Harry Jones agreed it’s very difficult to go elsewhere for a CT scan, get it done, and then return home in the same day.
“I’ve had to go away for two or three scans. I think it’s wonderful,” echoed June Keddie, adding the fact the CT scanner became a reality here is “amazing for a small community.”
“We always seem to pull together here,” she enthused. “It’s a good place to live and a good hospital. I’ve had all my surgery at the hospital here, and it’s just been great.”
“I think it’s wonderful. People don’t realize until they need it how lucky they are to be able to access it, and not have to travel,” said La Vallee Reeve Emily Watson, a former Riverside board member and current president of the Rainy River District Municipal Association.
“The service is wonderful. It’s close to home, it’s immediate, and I think people are so lucky to have it here.”
The grand opening also was a chance for the public to learn more about the Toshiba Aquilion 64-slice CT scanner now benefitting district patients. This included viewing of a brief video featuring the CT scanner in action, narrated by X-ray/ultrasound technologist Bernie Rittau, and a tour of the CT scanning room, with explanations provided by X-ray technologists Mark Addison and Tiffany Dolyny, along with Toshiba representative Nick Myskos.
The first patient was scanned here Aug. 5, with more than 200 patients having used it since then.
Currently, the diagnostic imaging staff at La Verendrye is conducting about five-eight scans a day. The CT scanner is used to look at everything from strokes to abnormalities in the abdomen and pelvis.
CT (or computed tomography) is a medical imaging method in which digital geometry processing is used to generate a three-dimensional image of the inside of an object from a large series of two-dimensional X-ray images taken around a single axis of rotation.
In simplest terms, a patient is injected with a dye and then lies down on a wide bed as the gantry (the doughnut-shaped piece containing the imaging equipment) spins around them at high speed.
The model incorporates leading-edge technology and ergonomic features to speed productivity while increasing patient comfort. Scanning is very fast (it usually only takes 10 seconds) and if the desired images are found in an shorter time, the scanning process can be stopped even sooner.
(Since the scanning involves exposure to radiation, the amount of radiation the patient has to be exposed to is minimized if at all possible. A wide variety of dose control tools help minimize radiation exposure to patients and staff by up to 40 percent compared with older CT scanners).
The scanning process enables technologists to capture numerous detailed images—in fact, 64 simultaneous “slices” only 0.5 mm thick—of the area being scanned to enable the most accurate diagnosis of whatever the medical situation may warrant.
The digital information is transferred instantly to computers in the adjoining control room. This data then can be manipulated in whatever way necessary for the radiologist to be able to read the images and create a report about what appears to be wrong with the patient.

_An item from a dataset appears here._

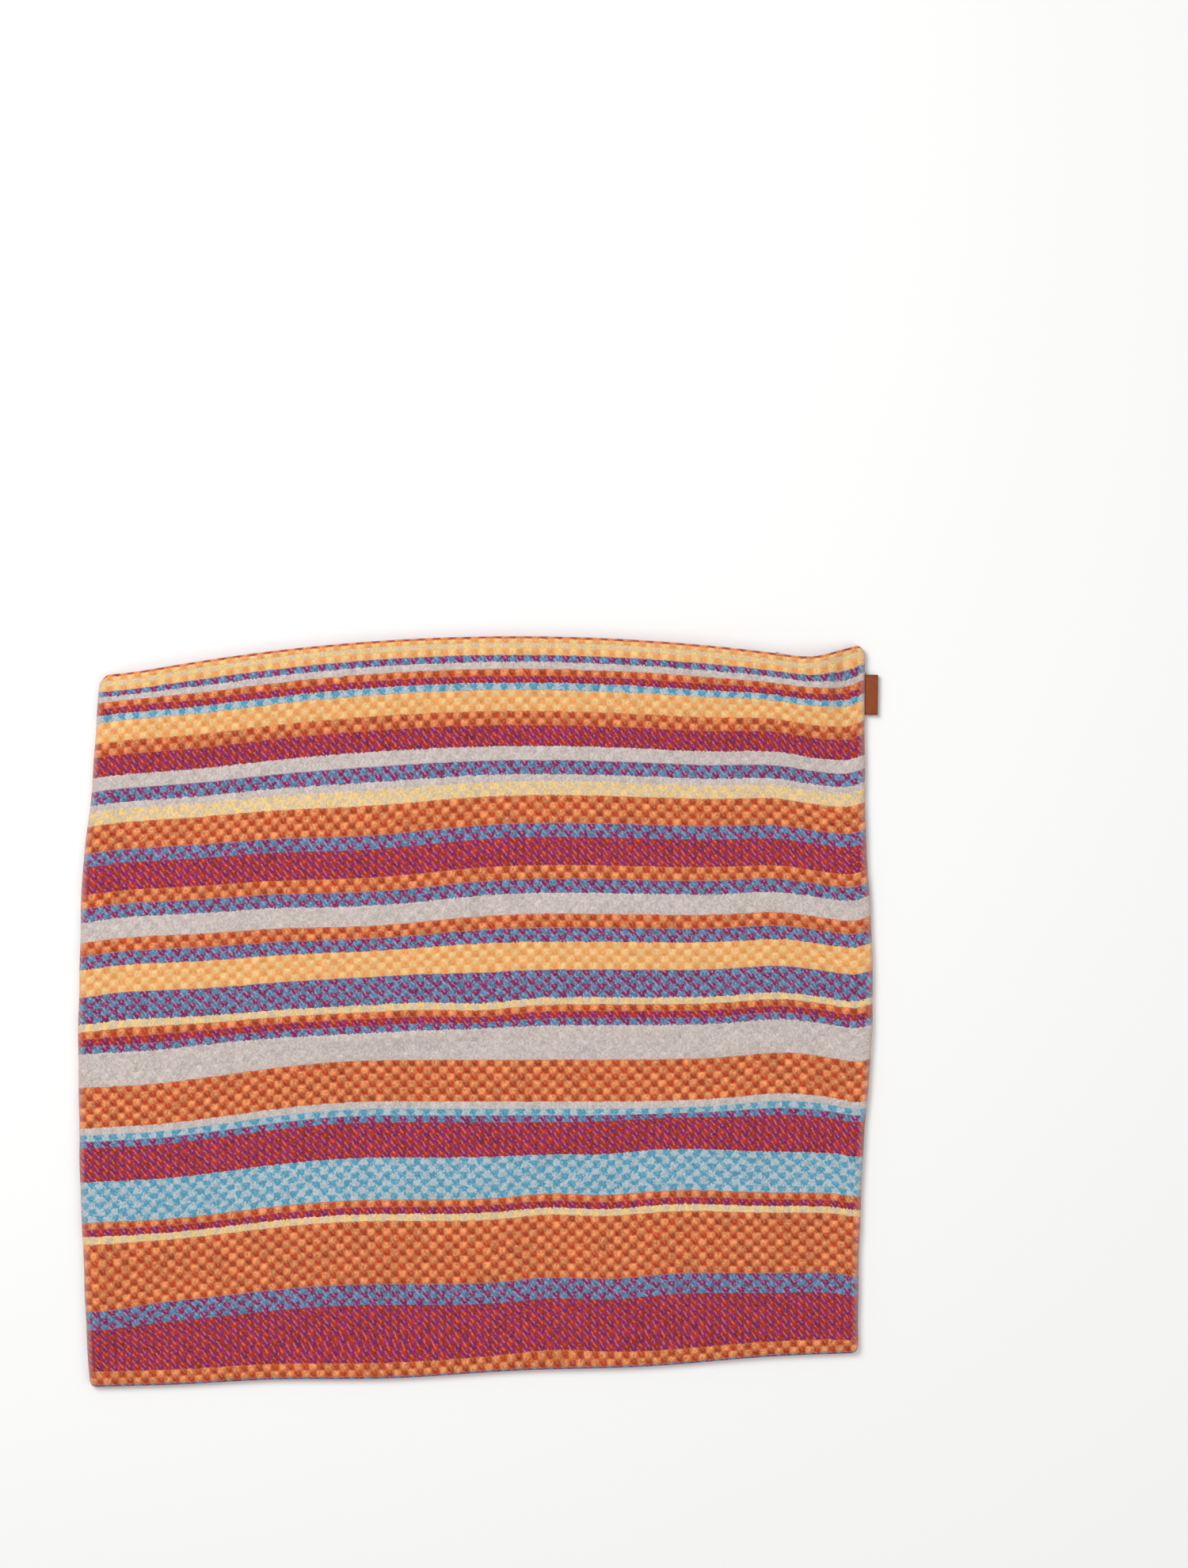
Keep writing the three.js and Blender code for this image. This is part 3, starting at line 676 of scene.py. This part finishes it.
def wool(name, stripes):
    """Brushed wool in striped, two-coloured cells, laid out by the cloth's own columns and rows."""
    bands = [(stripe[:2], int(stripe[2:])) for stripe in stripes.split()]
    graph = Graph(name, roughness=0.95, sheen_weight=0.27, sheen_roughness=0.55, specular_ior_level=0.12)
    column, row, _ = graph.parts(graph.attribute("weave"))
    place = graph.vector(column, row)

    # Yarns float in short dashes, four to a row of cells, on slants that turn back within each column
    slanted = graph.mul(graph.wave(graph.mul(column, 1.5)), 1.1)
    yarn_row = graph.add(graph.mul(row, 4.0), slanted)
    yarn_line = graph.floor(yarn_row)
    yarn_column = graph.add(graph.mul(column, 4.5), graph.mul(yarn_line, 0.37))
    dash = graph.cell_noise(graph.floor(yarn_column), yarn_line)
    crown = graph.mul(graph.wave(yarn_row), graph.add(graph.mul(graph.wave(yarn_column), 0.6), 0.4))
    fibres = graph.noise(place, 4.6, 3.0, 0.85)

    # Cell borders wander a little, step from yarn to yarn, and lean so that odd cells widen upwards
    wander = graph.sub(graph.noise(place, 0.55, 2.0), 0.5)
    wander_more = graph.sub(graph.noise(graph.vector(row, column, 7.0), 0.75, 2.0), 0.5)
    across = graph.add(column, graph.mul(wander, 0.36))
    ragged = graph.add(graph.mul(graph.sub(dash, 0.5), 0.16), graph.mul(graph.sub(fibres, 0.5), 0.5))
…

“I’ve seen some of the pictures here that have just floored me,” noted Addison. “In general X-ray work, you might see a fracture in the back, somewhere in the spine, and it may be visible or it may not, but certainly not really clearly. When you’ve got a CT scan to take a look at it, it stands out like a beacon.
“It’s incredible the difference it makes in situations like that because then you know something’s got to be done and it’s got to be done in a hurry.